There’s a lot left unexplored, and underimagined, in “Physical.” Period pieces often appeal to us precisely because of their safe remove from our moment. The past doesn’t embarrass us with our contemporary predicaments, precarity, or tastes; any ugliness is hygienically sealed off in a long-gone decade, made into a teachable diorama. (The racial etiquette practiced by characters in, say, “Mad Men” doesn’t make us squirm like it does in “The Good Fight.”) This, perhaps, is where “Physical” had the most potential, and most fell short: you could imagine it having a lot to say about what draws people to group exercise, ecstatically repetitive movement, or the distant gurus we crush on. Other themes, too, are broadly evoked and then dissipate—working motherhood, sex positivity, the growth of conservative Christianity, suburban sprawl. The show cleaves too closely to Sheila’s pathology to take a broader perspective.

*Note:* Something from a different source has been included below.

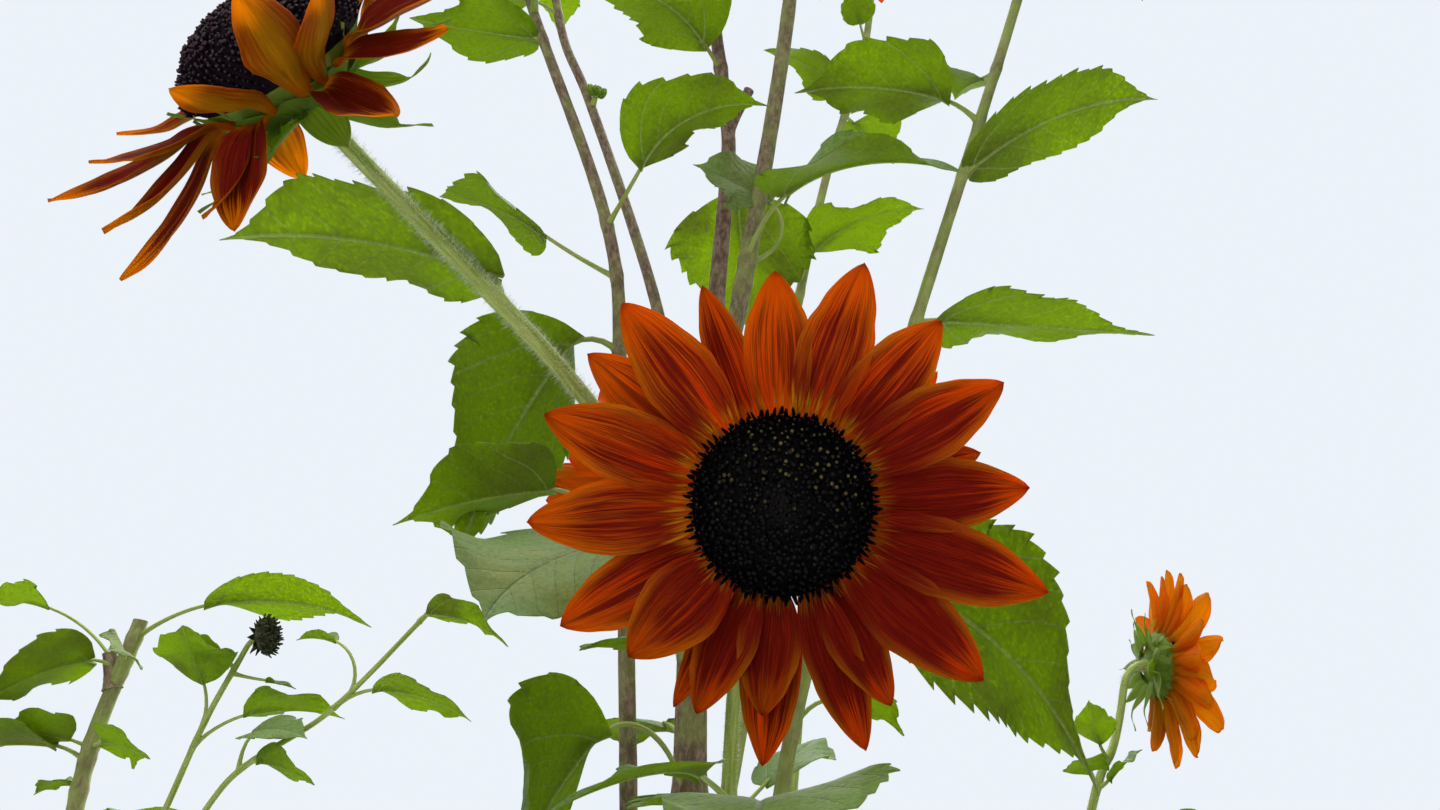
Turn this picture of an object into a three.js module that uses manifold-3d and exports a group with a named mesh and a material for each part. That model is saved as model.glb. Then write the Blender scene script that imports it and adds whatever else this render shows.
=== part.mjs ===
// A branching ornamental sunflower, rooted: one stem that forks into a dozen limbs,
// heart-shaped leaves on long stalks, and rust-red blooms with a near-black disc.
// Millimetres, +Z up. The flat cut under the stem is at ground level, at the origin.
// The side the plant is looked at from is -Y.

import * as THREE from "three";
import { mergeVertices } from "three/addons/utils/BufferGeometryUtils.js";
import Module from "manifold-3d";

const wasm = await Module();
wasm.setup();

// Clear space between one piece and the next.
const CLEAR = 0.3;
// Each leaf stands this many degrees round the stem from the one below it.
const LEAF_TURN = 137.5;
// A ruled leaf that would meet another piece is tried again at these turns.
const TRIES = [0, 45, -45, 90, -90, 140];

const TRUNK = {
  way: [[0, 0, 0], [-6, 5, 400], [-5, 5, 850], [-3, 1, 1231], [-2, 0, 1330], [3, -1, 1427], [7, -3, 1470]],
  rootRadius: 14,
  tipRadius: 4.6,
  taperPower: 2.2,
  flare: 10,
  flareHeight: 34,
  sides: 12,
};

// Half the thickness of a leaf along its midrib, and of a petal.
const LEAF_HALF = 0.75;
const PETAL_HALF = 0.5;
// How far a blade's two halves rise from the midrib, in degrees.
const LEAF_FOLD = 7;
const DISC_RADIUS = 29;
const DISC_SIDES = 12;
const BRACTS = 5;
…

It’s funny: characters in “Physical” often urge one another to admit to their desires. In Episode 9, Greta describes her marital breakthrough: “We talked about, like, who we really are, what we really”—and here, she gives a self-conscious little eye roll—“like?” The moral is almost too sweet to be trusted. But a better, bolder version of this show would follow that advice. “Physical” relishes the imagery of bingeing—shooting Sheila from the container’s point of view, camera gaping as she plunges wrist-deep into a jar of honey or scrapes up sheet cake. It doesn’t try to get to the bottom of our appetites.